-- Begin --

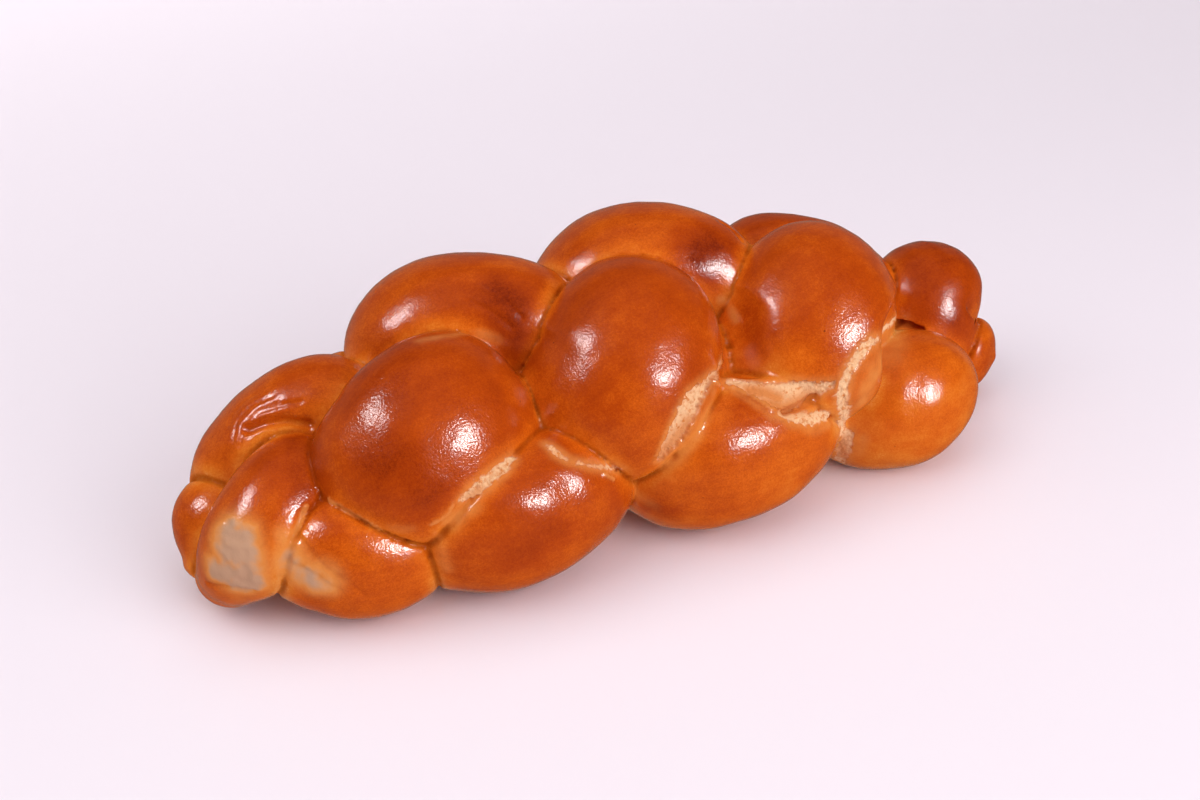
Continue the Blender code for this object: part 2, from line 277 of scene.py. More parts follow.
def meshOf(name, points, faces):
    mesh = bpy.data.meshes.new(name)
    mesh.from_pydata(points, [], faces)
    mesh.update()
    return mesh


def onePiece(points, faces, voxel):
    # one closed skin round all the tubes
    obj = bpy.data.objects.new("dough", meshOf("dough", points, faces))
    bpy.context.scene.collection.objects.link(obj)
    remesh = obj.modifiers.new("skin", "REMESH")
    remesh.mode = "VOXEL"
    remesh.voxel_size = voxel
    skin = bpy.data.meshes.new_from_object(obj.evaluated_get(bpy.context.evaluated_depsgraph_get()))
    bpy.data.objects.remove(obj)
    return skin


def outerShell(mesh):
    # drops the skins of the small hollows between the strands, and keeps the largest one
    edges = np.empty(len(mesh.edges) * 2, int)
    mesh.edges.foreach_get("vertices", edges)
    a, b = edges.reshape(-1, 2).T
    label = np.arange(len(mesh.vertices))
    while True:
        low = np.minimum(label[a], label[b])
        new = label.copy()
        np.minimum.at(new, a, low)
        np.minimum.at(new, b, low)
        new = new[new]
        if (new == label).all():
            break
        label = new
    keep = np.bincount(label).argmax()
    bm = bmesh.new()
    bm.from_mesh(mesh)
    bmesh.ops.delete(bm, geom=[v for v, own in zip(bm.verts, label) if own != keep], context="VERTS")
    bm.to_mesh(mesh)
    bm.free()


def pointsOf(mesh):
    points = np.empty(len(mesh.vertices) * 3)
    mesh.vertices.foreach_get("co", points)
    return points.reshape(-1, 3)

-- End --

» OBJECTIVE: Give again, word for word, the lines of the listing, starting at its first line and ending with the line containing "return mesh".

» FULL RESPONSE:
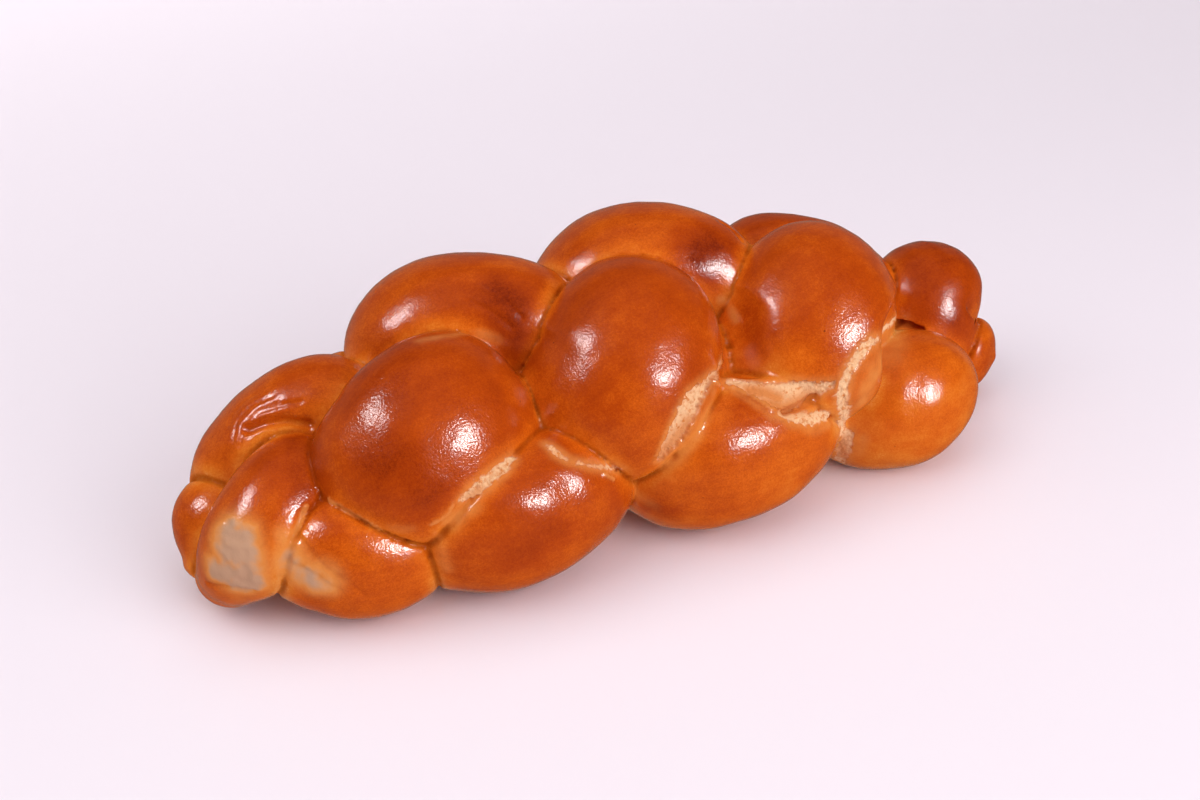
Continue the Blender code for this object: part 2, from line 277 of scene.py. More parts follow.
def meshOf(name, points, faces):
    mesh = bpy.data.meshes.new(name)
    mesh.from_pydata(points, [], faces)
    mesh.update()
    return mesh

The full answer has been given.